As for the 30-year-old Nakajima, who was posted last year but ultimately didn’t sign with the Yankees, Melvin acknowledged that the club knows “quite a bit about him” and have engaged in talks about the free agent, whom he said “looks like a hitter.”
The free-agent route may very well be the way to go for the A’s, who are not willing to part with any of their starting pitchers — a declaration that could rule out a trade with the Indians that would send shortstop Asdrubal Cabrera to Oakland.
The pitching-heavy A’s appear to be more than set with arms, despite the club’s desire to bring back right-hander Brandon McCarthy, who is expected to garner more money elsewhere.
“There’s been contact,” Beane said. “There’s still a lot of the winter left, but I wouldn’t say something’s imminent. I would speculate, given his talents and the lack of starting pitching out there, that he’s going to be attractive to quite a few teams.”
“I think that door is always open until it’s closed,” Melvin added. “We’ll probably sit back and see what kind of offers he gets and whether or not we’re able to afford him, what the guaranteed money is, what the incentives are in his deal, which I’m sure will be somewhat incentive-laden. But that door is not closed.”
Beane has often left the Winter Meetings having not pulled the trigger on a single move, instead laying the foundation for deals in the weeks ahead.

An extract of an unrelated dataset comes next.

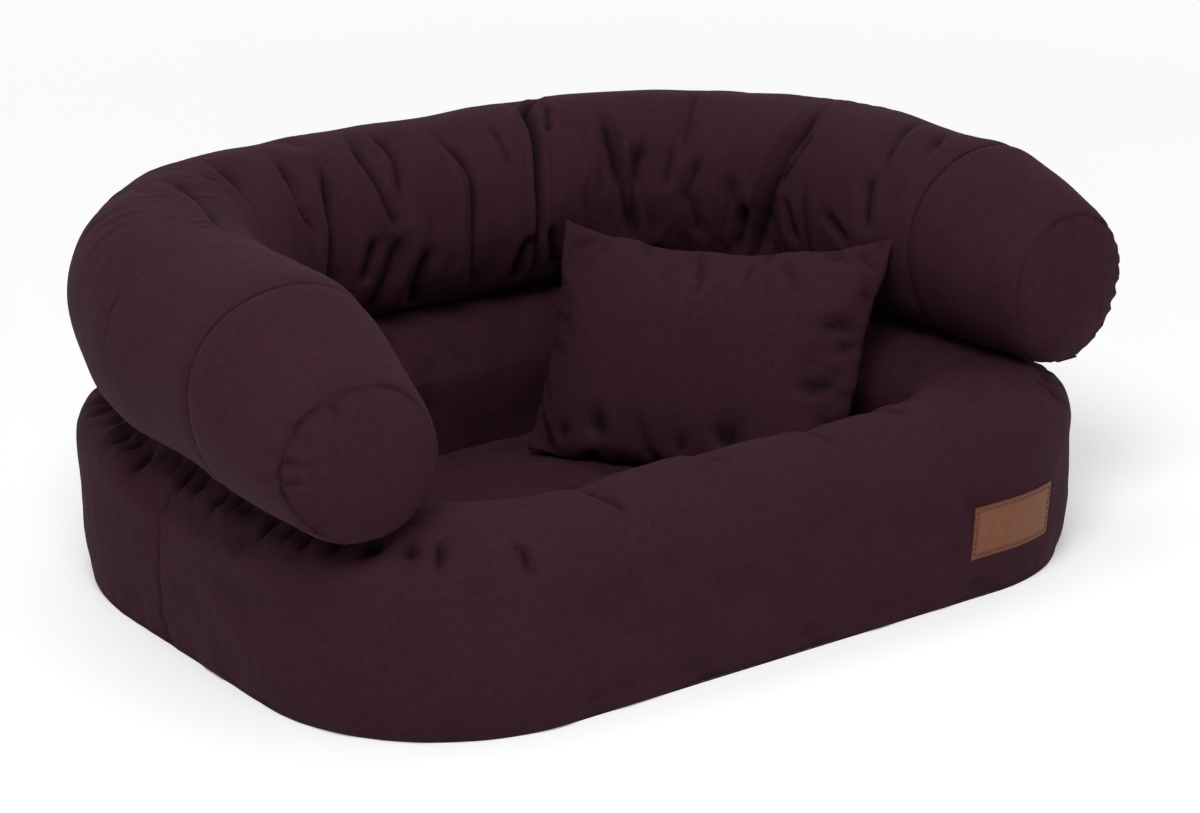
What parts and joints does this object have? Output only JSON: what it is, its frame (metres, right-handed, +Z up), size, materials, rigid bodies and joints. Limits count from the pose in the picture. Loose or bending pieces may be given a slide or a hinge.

That could very well be the case this year, too, with an additional two months still to be had in the offseason.
“I don’t think these meetings create any sense of urgency from our standpoint, because we still think there are quite a few potential options out there, whether it be trade or free agent or in-house,” he said. “[Shortstop] is a critical position, and for us we have a chance to significantly improve your club if you get the right guy. We had a few guys in and out of the position last year, so if you get the right guy, it’s an area you can make a big jump on your club.”